### MATERIAL

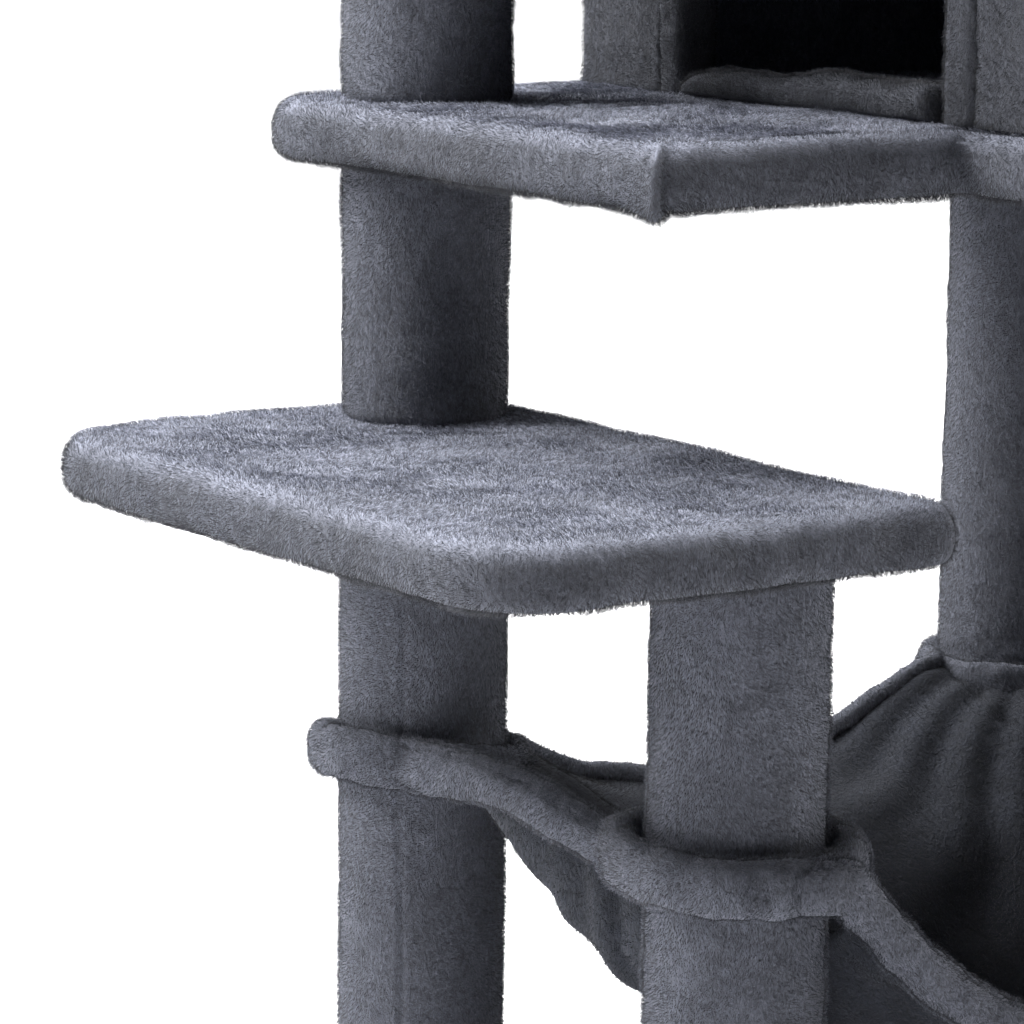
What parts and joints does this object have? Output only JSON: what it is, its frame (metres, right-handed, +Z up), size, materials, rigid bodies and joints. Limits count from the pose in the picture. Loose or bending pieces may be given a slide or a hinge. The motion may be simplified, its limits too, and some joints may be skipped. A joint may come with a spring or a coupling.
{
  "type": "cat tree",
  "caption": "Plush covered cat tree with padded posts, a low step, a ledge running into a walk-in condo with a roof deck, and a sling hammock that slides on the posts.",
  "frame": {"origin": "centre of the base's underside, on the floor", "axes": "+Z up, +X from the low step towards the condo, +Y towards the tall post and the rear post"},
  "size_m": [0.642, 0.44, 0.918],
  "materials": {
    "plush_deck": "short pile plush",
    "plush_post": "short pile plush",
    "plush_condo": "short pile plush",
    "plush_lining": "short pile plush",
    "plush_sling": "short pile plush, two layers",
    "plush_rim": "short pile plush",
    "liner": "non-woven felt",
    "board": "raw particle board",
    "paperboard": "spiral-wound paperboard",
    "plug_wood": "sawn softwood",
    "steel": "zinc plated"
  },
  "bodies": {
    "frame": {"base_board": "board", "base_cover": "plush_deck", "base_liner": "liner", "tall_post_lower_tube": "paperboard", "tall_post_lower_sleeve": "plush_post", "tall_post_lower_plugs": "plug_wood", "tall_post_middle_tube": "paperboard", "tall_post_middle_sleeve": "plush_post", "tall_post_middle_plugs": "plug_wood", "tall_post_upper_tube": "paperboard", "tall_post_upper_sleeve": "plush_post", "tall_post_upper_plugs": "plug_wood", "step_post_tube": "paperboard", "step_post_sleeve": "plush_post", "step_post_plugs": "plug_wood", "rear_post_tube": "paperboard", "rear_post_sleeve": "plush_post", "rear_post_plugs": "plug_wood", "side_post_tube": "paperboard", "side_post_sleeve": "plush_post", "side_post_plugs": "plug_wood", "lower_platform_board": "board", "lower_platform_cover": "plush_deck", "lower_platform_liner": "liner", "upper_platform_board": "board", "upper_platform_cover": "plush_deck", "upper_platform_liner": "liner", "roof_board": "board", "roof_cover": "plush_deck", "roof_liner": "liner", "condo_front_panel": "board", "condo_rear_panel": "board", "condo_left_panel": "board", "condo_right_panel": "board", "condo_outer_cover": "plush_condo", "condo_lining": "plush_lining", "doorway_binding": "plush_condo", "doorway_sill": "plush_condo", "base_bolts": "steel", "platform_bolts": "steel", "bolt_washers": "steel", "joining_studs": "steel", "condo_screws": "steel"},
    "hammock": {"hammock_sling": "plush_sling", "hammock_rim_left": "plush_rim", "hammock_rim_front": "plush_rim", "hammock_rim_right": "plush_rim", "hammock_rear_hem": "plush_rim", "loop_tall_post": "plush_rim", "loop_step_post": "plush_rim", "loop_rear_post": "plush_rim", "loop_side_post": "plush_rim"}
  },
  "joints": [
    {"name": "hammock_slide", "type": "slide", "parent": "frame", "child": "hammock", "axis": [0, 0, 1], "range_m": [-0.06, 0.1]}
  ]
}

### TASK TO CARRY OUT
Locate all lines holding the word "joints", then copy them out.

### EXERCISE SOLUTION
What parts and joints does this object have? Output only JSON: what it is, its frame (metres, right-handed, +Z up), size, materials, rigid bodies and joints. Limits count from the pose in the picture. Loose or bending pieces may be given a slide or a hinge. The motion may be simplified, its limits too, and some joints may be skipped. A joint may come with a spring or a coupling.
  "joints": [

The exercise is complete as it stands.